Я не могу сказать, что смирилась с потерей сына. Нет. конечно нет, я никогда, до самой своей последней минуточки не забуду Женю. Но ушло отчаяние, ушло то ощущение, когда не хочется жить, когда чувствуешь себя как зверек, загнанный в клетку, — со всех сторон не просто отчуждение, а отторжение. Когда ходьба по этим административным кабинетам превращает тебя в ничто. Просто душой умираешь, когда тебя никто не то что не хочет или не может понять — тебя просто вообще никто не воспринимает как человека.
Ни боль твоя, ни обида никого не волнует.
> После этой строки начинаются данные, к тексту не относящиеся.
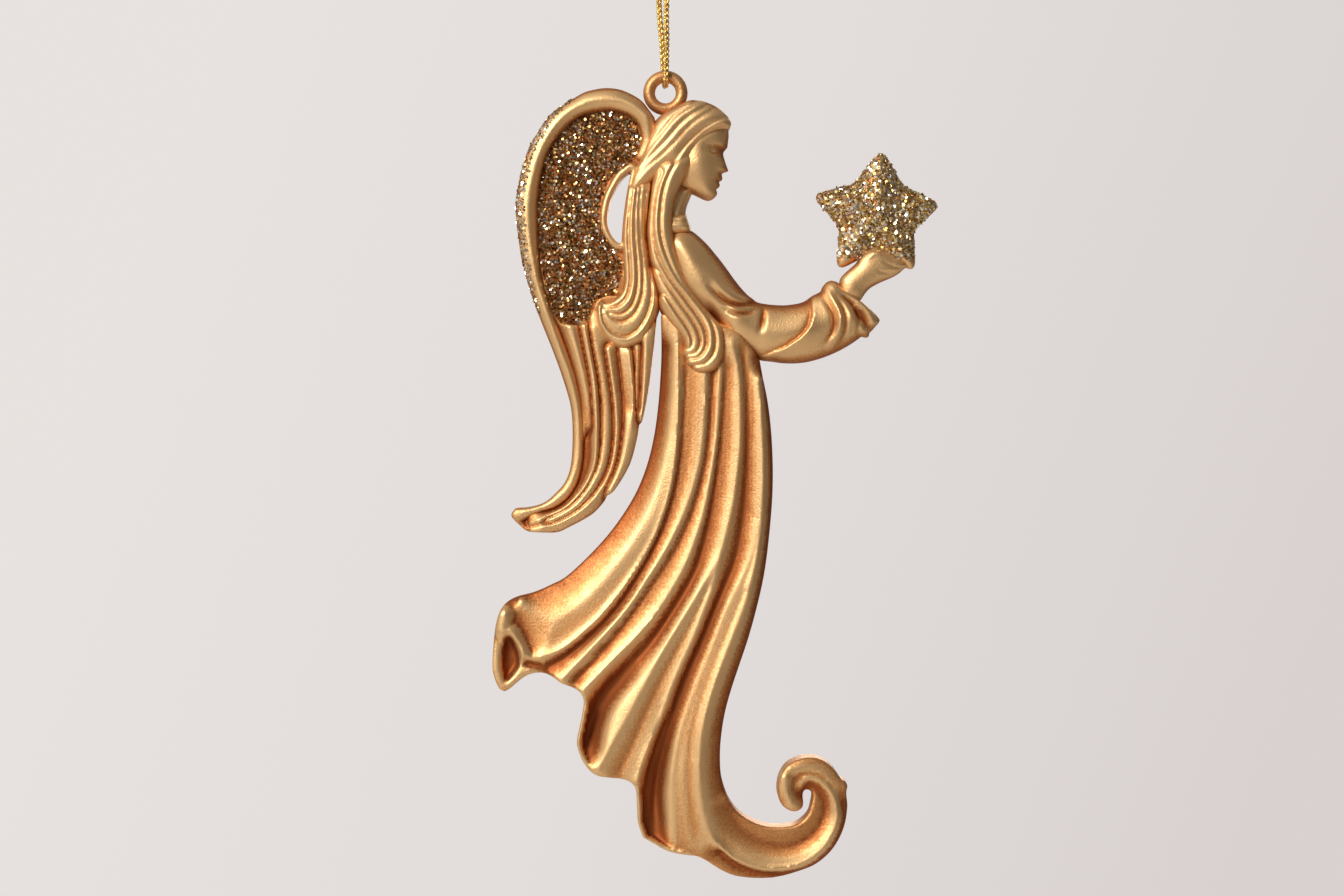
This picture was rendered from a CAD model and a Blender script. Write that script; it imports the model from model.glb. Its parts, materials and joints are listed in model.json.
"""Looks of the hanging angel ornament: sculpted relief pieces, glitter flakes, braided cord and studio."""
import json
import math

import bpy
import numpy as np
import openvdb
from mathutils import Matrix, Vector

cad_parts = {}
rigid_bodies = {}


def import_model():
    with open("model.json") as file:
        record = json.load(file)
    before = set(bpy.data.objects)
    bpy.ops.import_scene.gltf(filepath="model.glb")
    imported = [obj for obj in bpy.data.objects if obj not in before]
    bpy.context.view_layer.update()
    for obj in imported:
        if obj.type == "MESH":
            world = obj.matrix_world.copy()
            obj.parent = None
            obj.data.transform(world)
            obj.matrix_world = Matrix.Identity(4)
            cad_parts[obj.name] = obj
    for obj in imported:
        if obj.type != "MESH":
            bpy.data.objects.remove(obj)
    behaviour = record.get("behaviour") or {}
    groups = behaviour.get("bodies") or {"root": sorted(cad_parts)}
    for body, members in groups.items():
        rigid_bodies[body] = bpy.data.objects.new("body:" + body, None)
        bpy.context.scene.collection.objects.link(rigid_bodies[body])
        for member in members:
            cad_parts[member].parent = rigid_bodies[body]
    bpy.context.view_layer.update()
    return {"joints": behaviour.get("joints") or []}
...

Думаешь: «Господи, где я живу, в какой стране я живу, среди кого я живу, почему за два года мне ни одного приличного человека не встретилось!» Правда, как он мог встретиться, если я из дома не выходила никуда, кроме кладбища. Может быть, поэтому. А в чиновничьих кабинетах, к сожалению, всегда равнодушных людей хватало…
Только теперь по-настоящему понимаешь, что есть «люди» и есть люди. Одни, это те, которые живут в другом государстве, они богатые, а может быть, даже не очень богатые, но сытые, равнодушные, спокойные, которых волнует только свое «я», то, что относится к их жизни. А есть и другие. Они молятся за моего сына. Нет награды выше для матери.
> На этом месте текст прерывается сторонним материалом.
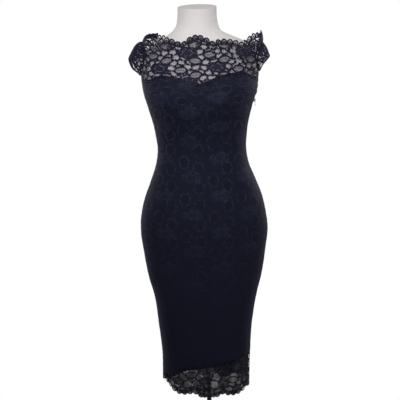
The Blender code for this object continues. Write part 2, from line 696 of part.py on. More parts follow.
def zip_pull(name, collection, finish):
    """The pull tab, hanging plumb: a flat plate with an eye at its top, whose bar is in the crown."""
    def rounded(half_wide, top, bottom, radius):
        points = []
        for x, y, start in ((half_wide - radius, top - radius, 0), (radius - half_wide, top - radius, 90),
                            (radius - half_wide, bottom + radius, 180),
                            (half_wide - radius, bottom + radius, 270)):
            for step in range(4):
                turn = math.radians(start + 30 * step)
                points.append((x + radius * math.cos(turn), y + radius * math.sin(turn)))
        return points

    curve = bpy.data.curves.new(name, "CURVE")
    curve.dimensions = "2D"
    curve.fill_mode = "BOTH"
    curve.extrude = PULL_THICK / 2
    top = PULL_BAR / 2
    outer = rounded(PULL_WIDTH / 2, top, top - PULL_LENGTH, 0.5 * MM)
    outer = [(x * (0.84 + 0.16 * min(1.0, -y / (10 * MM))) if y < 0 else x * 0.84, y) for x, y in outer]
    eye = rounded(PULL_EYE_WIDTH / 2, -PULL_BAR / 2, -PULL_BAR / 2 - PULL_EYE_LENGTH, 0.4 * MM)
    for loop in (outer, eye):
        spline = curve.splines.new("POLY")
        spline.points.add(len(loop) - 1)
        for point, (x, y) in zip(spline.points, loop):
            point.co = (x, y, 0, 1)
        spline.use_cyclic_u = True
    drawn = bpy.data.objects.new(name + "_drawn", curve)
    collection.objects.link(drawn)
    graph = bpy.context.evaluated_depsgraph_get()
    mesh = bpy.data.meshes.new_from_object(drawn.evaluated_get(graph))
    bpy.data.objects.remove(drawn)
    bm = bmesh.new()
    bm.from_mesh(mesh)
    bmesh.ops.remove_doubles(bm, verts=bm.verts, dist=1e-6)
    upright = Matrix(((0, 0, 1, 0), (1, 0, 0, 0), (0, 1, 0, 0), (0, 0, 0, 1)))
    bm.transform(upright)
    bm.to_mesh(mesh)
    bm.free()
    made = add_object(name, mesh, collection, finish)
    made.location = pull_pivot()
    return made


def turned(name, profile, collection, finish):
    """A round piece from its profile of radius and height, from the top down its outer side."""
    mesh = bpy.data.meshes.new(name)
    mesh.from_pydata([(r, 0, z) for r, z in profile], pairs(range(len(profile))), [])
    made = add_object(name, mesh, collection, finish)
    screw = made.modifiers.new("Turned", "SCREW")
    screw.steps = screw.render_steps = 32
    screw.use_merge_vertices = True
    screw.merge_threshold = 0.00001
    screw.use_smooth_shade = True
    return made


def pole(name, collection, finish):
    low, high = BASE_THICK + BOSS_HEIGHT + REST_GAP, FORM_UNDERSIDE - REST_GAP
    return turned(name, [(0, high), (POLE_RADIUS, high), (POLE_RADIUS, low), (0, low)], collection, finish)


def base(name, collection, finish):
    """The round foot: a flat plate with a rounded rim, and a boss that the pole stands in."""
    top = BASE_THICK + BOSS_HEIGHT
    rim = [(BASE_RADIUS - BASE_ROUND * (1 - math.sin(t)), BASE_THICK - BASE_ROUND * (1 - math.cos(t)))
           for t in (math.radians(d) for d in range(0, 91, 45))]
    profile = [(0, top), (BOSS_RADIUS - 5 * MM, top), (BOSS_RADIUS - 3 * MM, top - 2 * MM),
               (BOSS_RADIUS, BASE_THICK + 3 * MM), (BOSS_RADIUS + 3 * MM, BASE_THICK), *rim,
               (BASE_RADIUS, 1 * MM), (BASE_RADIUS - 1 * MM, 0), (0, 0)]
    return turned(name, profile, collection, finish)


def main():
    for made in list(bpy.data.objects):
        bpy.data.objects.remove(made)
    garment = bpy.data.collections.new("Cocktail dress on a dress form")
    cutters = bpy.data.collections.new("Cutters")
    bpy.context.scene.collection.children.link(garment)
    bpy.context.scene.collection.children.link(cutters)

    lace = material("Navy corded lace", (0.012, 0.013, 0.032), 0.75)
    lining = material("Navy jersey lining", (0.008, 0.009, 0.020), 0.6)
    dark_nylon = material("Dark zip coil", (0.010, 0.010, 0.018), 0.5)
    silver = material("Silver zip metal", (0.72, 0.71, 0.68), 0.3, 1.0)
    linen = material("Pale grey form jersey", (0.64, 0.62, 0.62), 0.8)
    black_steel = material("Black lacquered steel", (0.015, 0.015, 0.017), 0.35)

    lace_panel("lace_front", FRONT, garment, lace)
    lace_panel("lace_back", BACK, garment, lace)
    sleeve("sleeve_left", SIDES["left"], garment, lace)
    sleeve("sleeve_right", SIDES["right"], garment, lace)
    lining_panel("lining_front", FRONT, garment, lining)
    lining_panel("lining_back", BACK, garment, lining)
    zip_chain("zip_chain", garment, dark_nylon)
    zip_slider("zip_slider", garment, cutters, silver)
    zip_pull("zip_pull", garment, silver)
    dress_form("form_torso", garment, linen)
    pole("stand_pole", garment, black_steel)
    base("stand_base", garment, black_steel)


main()
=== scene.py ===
"""A fitted cocktail dress of navy corded lace over a jersey lining, on a limbless dress form with a round
stand. Metres, +Z up, the front towards -Y and the wearer's left, which has the zip, towards +X."""

import math

import bpy
import numpy as np
from mathutils import Matrix, Vector


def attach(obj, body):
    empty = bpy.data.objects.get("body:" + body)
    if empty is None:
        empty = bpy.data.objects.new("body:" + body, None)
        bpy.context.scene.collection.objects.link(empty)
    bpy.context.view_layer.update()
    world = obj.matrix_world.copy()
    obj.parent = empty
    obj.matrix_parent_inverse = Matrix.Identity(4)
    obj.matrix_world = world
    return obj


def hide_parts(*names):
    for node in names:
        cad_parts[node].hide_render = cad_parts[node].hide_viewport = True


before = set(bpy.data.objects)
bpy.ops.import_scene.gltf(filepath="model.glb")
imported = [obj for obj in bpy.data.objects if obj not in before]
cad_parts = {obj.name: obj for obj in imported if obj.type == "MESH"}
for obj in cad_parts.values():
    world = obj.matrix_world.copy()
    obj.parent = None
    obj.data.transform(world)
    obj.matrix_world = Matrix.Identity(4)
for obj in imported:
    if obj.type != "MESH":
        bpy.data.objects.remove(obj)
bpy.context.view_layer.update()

MM = 0.001
PI = math.pi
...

Государство дало Жене орден Мужества, оценив его гражданский подвиг, и тут же забыло о нем так же, как и обо мне. А вот люди, простые православные люди, считают своим долгом приезжать из Москвы, из Рязани только для того, чтобы помолиться, отслужить панихиду по Жене.
У Жени на могиле стоит огромный двухметровый крест, горит лампада. Крест поставлен добротой людской: люди собрали деньги, поставили этот крест, повесили лампадку.
Когда ставили крест, приехали священники с прихожанами, журналисты, писатели, предприниматели. Были вполне благополучные. не самые бедные люди. Меня это поразило — что нужно этим людям?! Приехать на могилу к неизвестному мальчику, который никого не спас, не подбил несколько танков или самолетов. Мы никогда не считали смерть Жени геройской. Он сам добровольно выбрал смерть. И вдруг эти люди приехали на могилу, поклонились кресту и сказали, что-то как он служил и погиб, имеет для них глубокое духовное значение.
Я просто поражена, как такие люди, с такой высоты — и вдруг на могиле моего никому не известного, тихого сына. Приезжает женщина из Череповца. В такую даль она приехала, чтобы тоже поклониться Жене, хотя у нее самой сын тоже погиб в Чечне в 1995 году.
Приехал совершенно незнакомый человек из Екатеринбурга и тоже попросил, чтобы я проводила его на могилу к Жене. Как-то к Жене приехал поклониться ветеран Великой Отечественной войны. Он снял с себя фронтовую награду — медаль «За отвагу» и положил на могильный камень…
И я думаю теперь: “Господи, почему я считала, что в мире вообще уже нет нормальных людей! Они есть, вот они — рядом. Они чужие, незнакомые, я даже не знаю, как их зовут, но почему-то они откликнулись. Они, бросив все дела, едут на могилу, а ведь у каждого из них семья, свои какие-то проблемы. Вот они оценили подвиг Жени по-другому, не просто отдав какую-то железку, а душой восприняли. И это поражает”.
Тело Евгения было привезено матерью на родину 20 ноября 1996 года, в день памяти мучеников Мелитинских. Они были воинами-христианами Римской армии, и за отказ отречься от Христа им отсекли головы. Один из этих тридцати трех воинов носил имя Евгений.
Летом 1999 года при налете на российскую погранзаставу был убит родной брат Хайхороева, убийцы Евгения Родионова. Он был убит на том самом месте, где прежде были захвачены Евгений и трое других солдат.
А 23 августа 1999 года — ровно через три года и три месяца после смерти Евгения — в Грозном во внутричеченской бандитской разборке был убит и сам Хайхороев вместе со своими головорезами-телохранителями…
Закончилась служба в храме святителя Николая, и длинная цепочка прихожан выстроилась к батюшке за благословением. Неспешно расходятся христиане, догорают свечи перед иконами, гаснет свет, и под своды храма опускается полумрак… В алтаре, среди святынь храма, маленький крестик. Нательный крест воина Евгения.